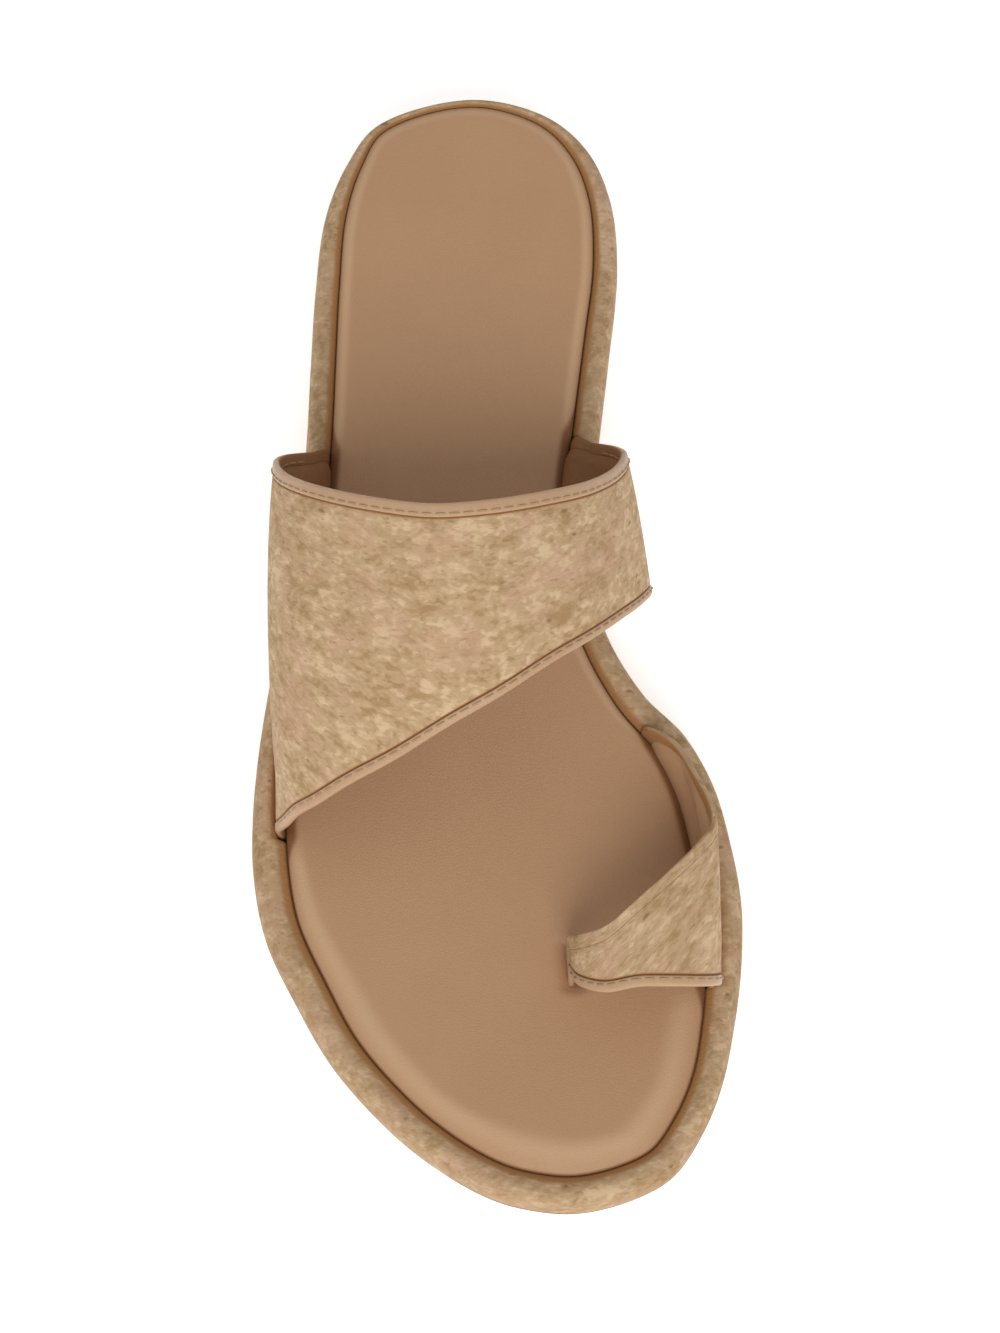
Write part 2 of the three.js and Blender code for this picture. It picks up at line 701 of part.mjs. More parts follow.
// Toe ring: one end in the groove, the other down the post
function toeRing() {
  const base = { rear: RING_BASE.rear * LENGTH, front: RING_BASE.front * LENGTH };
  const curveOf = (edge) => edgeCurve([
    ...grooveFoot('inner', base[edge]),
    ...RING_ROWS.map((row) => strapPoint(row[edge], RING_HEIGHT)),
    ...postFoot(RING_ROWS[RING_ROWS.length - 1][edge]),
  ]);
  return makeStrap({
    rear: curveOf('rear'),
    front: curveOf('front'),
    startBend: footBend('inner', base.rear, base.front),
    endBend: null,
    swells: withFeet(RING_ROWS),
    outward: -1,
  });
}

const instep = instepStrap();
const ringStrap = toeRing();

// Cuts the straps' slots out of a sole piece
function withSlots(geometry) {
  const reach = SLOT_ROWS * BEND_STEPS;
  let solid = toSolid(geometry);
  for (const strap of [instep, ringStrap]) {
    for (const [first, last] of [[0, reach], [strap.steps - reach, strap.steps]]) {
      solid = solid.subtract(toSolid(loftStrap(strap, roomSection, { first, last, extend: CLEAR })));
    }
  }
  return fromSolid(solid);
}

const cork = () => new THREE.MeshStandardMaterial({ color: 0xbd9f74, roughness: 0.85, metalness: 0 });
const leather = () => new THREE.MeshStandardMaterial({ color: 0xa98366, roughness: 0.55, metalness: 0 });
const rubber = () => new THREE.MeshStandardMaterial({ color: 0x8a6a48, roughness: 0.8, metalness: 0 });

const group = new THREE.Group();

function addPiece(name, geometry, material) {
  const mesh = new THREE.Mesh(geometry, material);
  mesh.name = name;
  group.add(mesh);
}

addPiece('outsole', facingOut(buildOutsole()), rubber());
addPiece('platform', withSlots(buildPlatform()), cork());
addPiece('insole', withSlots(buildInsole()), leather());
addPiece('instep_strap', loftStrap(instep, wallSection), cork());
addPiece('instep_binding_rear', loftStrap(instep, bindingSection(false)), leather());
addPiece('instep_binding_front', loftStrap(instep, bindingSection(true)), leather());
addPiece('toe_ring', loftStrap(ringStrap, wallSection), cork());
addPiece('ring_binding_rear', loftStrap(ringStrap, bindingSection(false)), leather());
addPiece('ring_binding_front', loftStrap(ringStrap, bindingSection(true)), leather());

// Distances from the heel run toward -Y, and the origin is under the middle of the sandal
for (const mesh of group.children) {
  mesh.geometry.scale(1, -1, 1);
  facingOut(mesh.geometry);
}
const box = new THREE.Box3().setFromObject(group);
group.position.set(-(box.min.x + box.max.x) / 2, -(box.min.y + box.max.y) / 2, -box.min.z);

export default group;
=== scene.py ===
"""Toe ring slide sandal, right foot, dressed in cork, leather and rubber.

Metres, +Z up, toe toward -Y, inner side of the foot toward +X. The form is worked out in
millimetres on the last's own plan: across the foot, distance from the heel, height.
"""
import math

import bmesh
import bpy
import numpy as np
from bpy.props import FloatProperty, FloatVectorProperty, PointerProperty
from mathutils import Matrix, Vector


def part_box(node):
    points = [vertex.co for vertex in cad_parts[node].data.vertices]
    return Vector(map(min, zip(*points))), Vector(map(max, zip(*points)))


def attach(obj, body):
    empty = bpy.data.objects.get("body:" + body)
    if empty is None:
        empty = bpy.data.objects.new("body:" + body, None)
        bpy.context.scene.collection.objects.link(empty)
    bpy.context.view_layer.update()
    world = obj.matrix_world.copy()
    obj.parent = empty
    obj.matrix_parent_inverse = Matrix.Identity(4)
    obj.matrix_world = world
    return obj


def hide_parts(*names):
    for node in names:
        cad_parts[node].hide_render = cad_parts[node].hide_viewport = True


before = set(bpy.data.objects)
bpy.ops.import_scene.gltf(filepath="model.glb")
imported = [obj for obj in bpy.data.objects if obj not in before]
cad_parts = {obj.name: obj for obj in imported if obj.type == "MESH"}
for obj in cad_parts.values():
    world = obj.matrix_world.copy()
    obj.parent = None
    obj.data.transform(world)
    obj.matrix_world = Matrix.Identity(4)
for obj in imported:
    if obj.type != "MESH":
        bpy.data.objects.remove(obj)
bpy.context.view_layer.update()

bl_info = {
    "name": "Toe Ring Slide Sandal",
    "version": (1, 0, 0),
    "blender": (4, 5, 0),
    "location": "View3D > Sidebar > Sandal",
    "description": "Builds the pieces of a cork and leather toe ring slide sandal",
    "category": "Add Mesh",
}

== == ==

Reproduce exactly the lines from the one containing "of the sandal" through the one containing "for node in", inclusive, and nothing else.

// Distances from the heel run toward -Y, and the origin is under the middle of the sandal
for (const mesh of group.children) {
  mesh.geometry.scale(1, -1, 1);
  facingOut(mesh.geometry);
}
const box = new THREE.Box3().setFromObject(group);
group.position.set(-(box.min.x + box.max.x) / 2, -(box.min.y + box.max.y) / 2, -box.min.z);

export default group;
=== scene.py ===
"""Toe ring slide sandal, right foot, dressed in cork, leather and rubber.

Metres, +Z up, toe toward -Y, inner side of the foot toward +X. The form is worked out in
millimetres on the last's own plan: across the foot, distance from the heel, height.
"""
import math

import bmesh
import bpy
import numpy as np
from bpy.props import FloatProperty, FloatVectorProperty, PointerProperty
from mathutils import Matrix, Vector


def part_box(node):
    points = [vertex.co for vertex in cad_parts[node].data.vertices]
    return Vector(map(min, zip(*points))), Vector(map(max, zip(*points)))


def attach(obj, body):
    empty = bpy.data.objects.get("body:" + body)
    if empty is None:
        empty = bpy.data.objects.new("body:" + body, None)
        bpy.context.scene.collection.objects.link(empty)
    bpy.context.view_layer.update()
    world = obj.matrix_world.copy()
    obj.parent = empty
    obj.matrix_parent_inverse = Matrix.Identity(4)
    obj.matrix_world = world
    return obj


def hide_parts(*names):
    for node in names:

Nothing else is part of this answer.